**Stored data**
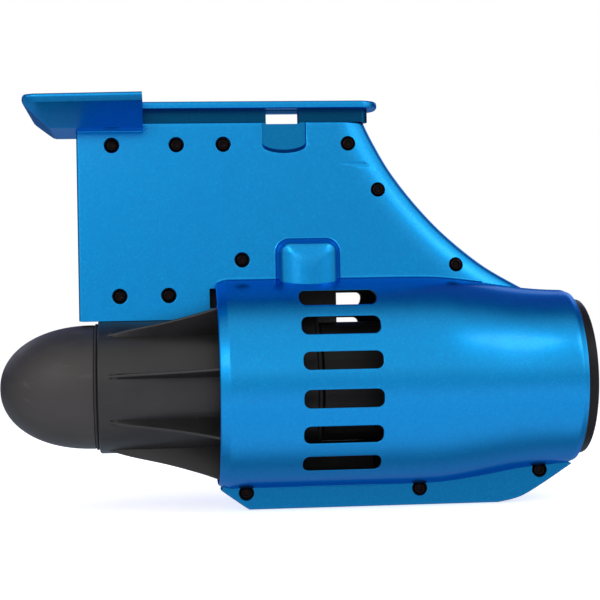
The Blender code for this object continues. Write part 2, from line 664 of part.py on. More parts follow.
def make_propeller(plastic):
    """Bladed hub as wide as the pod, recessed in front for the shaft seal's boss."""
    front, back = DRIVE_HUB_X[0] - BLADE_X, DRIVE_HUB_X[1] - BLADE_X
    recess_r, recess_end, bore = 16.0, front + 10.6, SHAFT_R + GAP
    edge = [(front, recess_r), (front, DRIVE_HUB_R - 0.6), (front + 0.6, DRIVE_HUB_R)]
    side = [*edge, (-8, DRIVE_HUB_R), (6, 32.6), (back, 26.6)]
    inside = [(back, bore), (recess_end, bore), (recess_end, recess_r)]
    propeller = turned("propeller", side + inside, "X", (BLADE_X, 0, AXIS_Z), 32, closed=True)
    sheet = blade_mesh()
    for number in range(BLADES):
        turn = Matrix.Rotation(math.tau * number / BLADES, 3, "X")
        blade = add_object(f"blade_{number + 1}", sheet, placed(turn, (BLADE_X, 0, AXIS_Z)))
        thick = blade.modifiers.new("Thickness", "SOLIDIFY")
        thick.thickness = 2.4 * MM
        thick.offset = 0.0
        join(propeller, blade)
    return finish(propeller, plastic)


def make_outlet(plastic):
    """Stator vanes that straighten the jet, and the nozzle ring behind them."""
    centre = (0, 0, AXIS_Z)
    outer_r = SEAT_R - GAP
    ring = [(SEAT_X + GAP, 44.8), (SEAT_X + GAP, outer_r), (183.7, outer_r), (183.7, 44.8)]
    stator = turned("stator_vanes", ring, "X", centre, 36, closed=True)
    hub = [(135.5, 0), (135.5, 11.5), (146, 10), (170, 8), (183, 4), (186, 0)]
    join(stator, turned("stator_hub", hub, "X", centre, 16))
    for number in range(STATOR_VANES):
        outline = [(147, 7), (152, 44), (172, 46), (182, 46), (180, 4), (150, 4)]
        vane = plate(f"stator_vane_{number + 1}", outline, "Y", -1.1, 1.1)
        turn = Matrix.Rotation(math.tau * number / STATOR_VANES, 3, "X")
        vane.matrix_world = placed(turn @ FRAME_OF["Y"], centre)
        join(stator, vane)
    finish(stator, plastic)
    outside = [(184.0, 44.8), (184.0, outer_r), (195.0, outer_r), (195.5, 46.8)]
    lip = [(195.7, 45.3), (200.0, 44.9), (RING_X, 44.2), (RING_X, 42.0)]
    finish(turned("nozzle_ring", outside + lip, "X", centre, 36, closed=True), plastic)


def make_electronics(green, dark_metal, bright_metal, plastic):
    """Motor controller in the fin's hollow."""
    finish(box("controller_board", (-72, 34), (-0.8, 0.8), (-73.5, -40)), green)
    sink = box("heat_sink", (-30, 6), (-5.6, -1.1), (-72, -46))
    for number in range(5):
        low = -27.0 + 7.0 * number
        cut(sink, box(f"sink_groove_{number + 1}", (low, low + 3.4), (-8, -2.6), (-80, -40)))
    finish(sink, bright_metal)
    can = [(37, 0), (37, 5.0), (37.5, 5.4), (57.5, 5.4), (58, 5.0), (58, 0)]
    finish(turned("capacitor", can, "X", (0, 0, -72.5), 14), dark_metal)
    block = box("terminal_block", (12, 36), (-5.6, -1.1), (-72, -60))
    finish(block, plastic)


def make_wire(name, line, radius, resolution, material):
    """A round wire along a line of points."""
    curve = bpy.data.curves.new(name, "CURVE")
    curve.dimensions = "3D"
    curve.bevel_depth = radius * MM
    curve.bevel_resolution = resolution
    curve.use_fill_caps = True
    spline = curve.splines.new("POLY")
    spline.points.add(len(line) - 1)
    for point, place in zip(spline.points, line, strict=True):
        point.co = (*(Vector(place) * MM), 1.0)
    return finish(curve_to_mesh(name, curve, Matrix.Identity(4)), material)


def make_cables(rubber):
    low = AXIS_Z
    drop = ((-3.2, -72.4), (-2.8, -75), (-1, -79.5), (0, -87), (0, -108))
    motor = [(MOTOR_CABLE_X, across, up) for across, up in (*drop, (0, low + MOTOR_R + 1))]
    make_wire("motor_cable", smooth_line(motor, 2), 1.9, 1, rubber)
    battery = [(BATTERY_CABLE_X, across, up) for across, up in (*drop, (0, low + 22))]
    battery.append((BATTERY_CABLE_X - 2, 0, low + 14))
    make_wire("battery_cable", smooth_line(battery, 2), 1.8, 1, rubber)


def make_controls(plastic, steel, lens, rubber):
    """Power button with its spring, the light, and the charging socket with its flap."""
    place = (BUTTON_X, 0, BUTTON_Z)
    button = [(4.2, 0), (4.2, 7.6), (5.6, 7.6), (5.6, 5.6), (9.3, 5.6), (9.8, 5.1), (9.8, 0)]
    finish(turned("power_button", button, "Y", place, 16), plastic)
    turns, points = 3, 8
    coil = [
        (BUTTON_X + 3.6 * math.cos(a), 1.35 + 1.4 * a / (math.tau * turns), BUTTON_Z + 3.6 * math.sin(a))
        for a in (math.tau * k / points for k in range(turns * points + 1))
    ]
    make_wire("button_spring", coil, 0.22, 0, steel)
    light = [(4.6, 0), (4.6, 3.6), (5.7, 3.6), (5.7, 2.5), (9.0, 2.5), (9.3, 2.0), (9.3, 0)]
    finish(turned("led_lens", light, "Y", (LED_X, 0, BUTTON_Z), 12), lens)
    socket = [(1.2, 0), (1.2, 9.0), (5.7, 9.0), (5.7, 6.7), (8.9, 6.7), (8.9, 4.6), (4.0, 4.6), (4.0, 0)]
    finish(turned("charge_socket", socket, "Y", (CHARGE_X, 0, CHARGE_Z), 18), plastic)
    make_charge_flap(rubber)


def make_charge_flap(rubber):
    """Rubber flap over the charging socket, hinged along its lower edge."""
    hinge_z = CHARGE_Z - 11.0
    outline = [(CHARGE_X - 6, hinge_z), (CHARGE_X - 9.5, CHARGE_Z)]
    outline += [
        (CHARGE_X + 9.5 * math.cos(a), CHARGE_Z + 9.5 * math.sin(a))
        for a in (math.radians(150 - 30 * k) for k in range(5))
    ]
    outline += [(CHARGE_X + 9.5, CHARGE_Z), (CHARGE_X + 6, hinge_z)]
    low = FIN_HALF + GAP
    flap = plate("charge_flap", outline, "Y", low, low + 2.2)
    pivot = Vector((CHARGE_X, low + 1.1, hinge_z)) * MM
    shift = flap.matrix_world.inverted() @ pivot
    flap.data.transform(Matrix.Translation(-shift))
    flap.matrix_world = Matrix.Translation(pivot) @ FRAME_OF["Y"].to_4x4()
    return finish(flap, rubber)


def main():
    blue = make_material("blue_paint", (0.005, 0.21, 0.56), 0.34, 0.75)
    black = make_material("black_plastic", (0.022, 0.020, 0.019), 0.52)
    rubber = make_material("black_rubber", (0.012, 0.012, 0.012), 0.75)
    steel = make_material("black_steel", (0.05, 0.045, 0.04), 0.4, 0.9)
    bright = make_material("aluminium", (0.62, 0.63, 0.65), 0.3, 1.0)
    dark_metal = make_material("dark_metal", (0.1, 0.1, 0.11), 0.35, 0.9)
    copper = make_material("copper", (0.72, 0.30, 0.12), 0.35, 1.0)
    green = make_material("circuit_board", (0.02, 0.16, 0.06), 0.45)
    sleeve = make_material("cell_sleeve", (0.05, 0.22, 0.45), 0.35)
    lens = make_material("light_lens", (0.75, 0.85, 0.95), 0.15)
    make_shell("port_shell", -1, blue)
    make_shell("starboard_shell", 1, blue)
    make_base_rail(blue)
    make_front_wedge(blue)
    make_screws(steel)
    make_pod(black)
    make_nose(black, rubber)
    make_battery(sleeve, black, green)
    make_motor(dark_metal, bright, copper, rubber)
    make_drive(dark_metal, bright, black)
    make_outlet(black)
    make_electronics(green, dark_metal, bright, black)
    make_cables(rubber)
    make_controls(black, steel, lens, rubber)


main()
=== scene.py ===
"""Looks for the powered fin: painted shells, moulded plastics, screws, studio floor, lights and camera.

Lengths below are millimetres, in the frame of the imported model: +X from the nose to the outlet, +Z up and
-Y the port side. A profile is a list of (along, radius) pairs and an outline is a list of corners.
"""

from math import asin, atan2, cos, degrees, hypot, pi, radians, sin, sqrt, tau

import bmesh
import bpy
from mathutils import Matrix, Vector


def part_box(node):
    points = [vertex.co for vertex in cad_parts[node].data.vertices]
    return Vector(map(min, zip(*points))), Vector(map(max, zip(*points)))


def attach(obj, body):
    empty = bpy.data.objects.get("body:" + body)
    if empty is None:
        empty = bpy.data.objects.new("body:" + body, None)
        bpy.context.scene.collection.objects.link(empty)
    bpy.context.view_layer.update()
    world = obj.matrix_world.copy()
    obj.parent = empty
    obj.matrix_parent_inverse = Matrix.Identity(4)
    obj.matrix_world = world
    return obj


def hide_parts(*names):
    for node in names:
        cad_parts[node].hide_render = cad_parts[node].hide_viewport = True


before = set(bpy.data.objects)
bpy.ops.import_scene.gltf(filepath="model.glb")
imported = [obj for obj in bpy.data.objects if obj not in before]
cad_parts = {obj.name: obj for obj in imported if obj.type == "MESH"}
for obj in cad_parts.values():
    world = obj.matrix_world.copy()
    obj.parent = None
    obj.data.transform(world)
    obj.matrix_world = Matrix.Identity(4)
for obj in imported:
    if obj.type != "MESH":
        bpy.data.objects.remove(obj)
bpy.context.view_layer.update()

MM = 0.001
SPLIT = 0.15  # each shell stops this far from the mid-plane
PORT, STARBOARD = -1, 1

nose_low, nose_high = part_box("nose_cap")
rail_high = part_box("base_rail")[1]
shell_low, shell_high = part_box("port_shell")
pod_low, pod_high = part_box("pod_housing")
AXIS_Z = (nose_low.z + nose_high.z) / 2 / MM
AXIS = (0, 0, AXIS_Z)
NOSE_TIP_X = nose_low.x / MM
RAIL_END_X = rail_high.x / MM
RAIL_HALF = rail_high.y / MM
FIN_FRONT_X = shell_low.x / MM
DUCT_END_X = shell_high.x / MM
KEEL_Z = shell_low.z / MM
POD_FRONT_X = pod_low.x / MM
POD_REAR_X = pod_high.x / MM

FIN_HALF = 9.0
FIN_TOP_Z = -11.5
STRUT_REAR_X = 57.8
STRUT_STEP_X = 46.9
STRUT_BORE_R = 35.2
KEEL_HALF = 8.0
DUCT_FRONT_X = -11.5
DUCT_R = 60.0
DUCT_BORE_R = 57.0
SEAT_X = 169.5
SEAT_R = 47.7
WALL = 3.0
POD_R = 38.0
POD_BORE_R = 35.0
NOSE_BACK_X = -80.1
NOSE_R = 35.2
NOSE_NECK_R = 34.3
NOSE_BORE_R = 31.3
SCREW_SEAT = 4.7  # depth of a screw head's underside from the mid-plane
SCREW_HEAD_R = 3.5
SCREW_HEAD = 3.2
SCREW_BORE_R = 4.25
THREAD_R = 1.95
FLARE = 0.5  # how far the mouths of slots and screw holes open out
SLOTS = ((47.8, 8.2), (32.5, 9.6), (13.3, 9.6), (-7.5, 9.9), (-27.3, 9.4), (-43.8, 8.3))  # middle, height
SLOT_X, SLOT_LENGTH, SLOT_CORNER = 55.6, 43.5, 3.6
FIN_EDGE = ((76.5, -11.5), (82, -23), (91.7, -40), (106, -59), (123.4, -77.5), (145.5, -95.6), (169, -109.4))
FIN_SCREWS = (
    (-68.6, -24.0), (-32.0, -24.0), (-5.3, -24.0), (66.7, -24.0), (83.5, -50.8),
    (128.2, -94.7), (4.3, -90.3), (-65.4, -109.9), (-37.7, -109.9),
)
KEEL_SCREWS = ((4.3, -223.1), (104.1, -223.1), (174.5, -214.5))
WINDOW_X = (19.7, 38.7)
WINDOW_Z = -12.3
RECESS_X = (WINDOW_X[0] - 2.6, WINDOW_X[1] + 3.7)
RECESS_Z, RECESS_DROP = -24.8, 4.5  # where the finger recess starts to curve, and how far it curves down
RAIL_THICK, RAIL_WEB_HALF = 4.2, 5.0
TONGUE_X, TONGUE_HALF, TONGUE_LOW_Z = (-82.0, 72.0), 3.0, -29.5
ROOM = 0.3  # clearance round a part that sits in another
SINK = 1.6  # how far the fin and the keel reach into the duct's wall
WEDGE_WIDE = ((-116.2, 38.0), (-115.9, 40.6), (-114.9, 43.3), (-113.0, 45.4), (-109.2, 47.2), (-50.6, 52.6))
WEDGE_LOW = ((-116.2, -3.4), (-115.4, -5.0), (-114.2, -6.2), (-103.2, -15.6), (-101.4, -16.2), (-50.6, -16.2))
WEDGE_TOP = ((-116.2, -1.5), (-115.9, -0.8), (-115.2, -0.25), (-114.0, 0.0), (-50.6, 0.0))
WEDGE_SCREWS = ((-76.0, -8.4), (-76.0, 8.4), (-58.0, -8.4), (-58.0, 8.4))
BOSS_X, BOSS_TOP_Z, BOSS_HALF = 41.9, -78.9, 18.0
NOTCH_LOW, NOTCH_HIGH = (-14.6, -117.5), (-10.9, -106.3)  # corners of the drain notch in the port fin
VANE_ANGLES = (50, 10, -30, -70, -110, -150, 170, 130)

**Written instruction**
Only the lines from the one containing "make_screws(steel)" through the one containing "if empty is" are to be retyped, both boundary lines included, with no other material.

**Solution for this task**
    make_screws(steel)
    make_pod(black)
    make_nose(black, rubber)
    make_battery(sleeve, black, green)
    make_motor(dark_metal, bright, copper, rubber)
    make_drive(dark_metal, bright, black)
    make_outlet(black)
    make_electronics(green, dark_metal, bright, black)
    make_cables(rubber)
    make_controls(black, steel, lens, rubber)


main()
=== scene.py ===
"""Looks for the powered fin: painted shells, moulded plastics, screws, studio floor, lights and camera.

Lengths below are millimetres, in the frame of the imported model: +X from the nose to the outlet, +Z up and
-Y the port side. A profile is a list of (along, radius) pairs and an outline is a list of corners.
"""

from math import asin, atan2, cos, degrees, hypot, pi, radians, sin, sqrt, tau

import bmesh
import bpy
from mathutils import Matrix, Vector


def part_box(node):
    points = [vertex.co for vertex in cad_parts[node].data.vertices]
    return Vector(map(min, zip(*points))), Vector(map(max, zip(*points)))


def attach(obj, body):
    empty = bpy.data.objects.get("body:" + body)
    if empty is None:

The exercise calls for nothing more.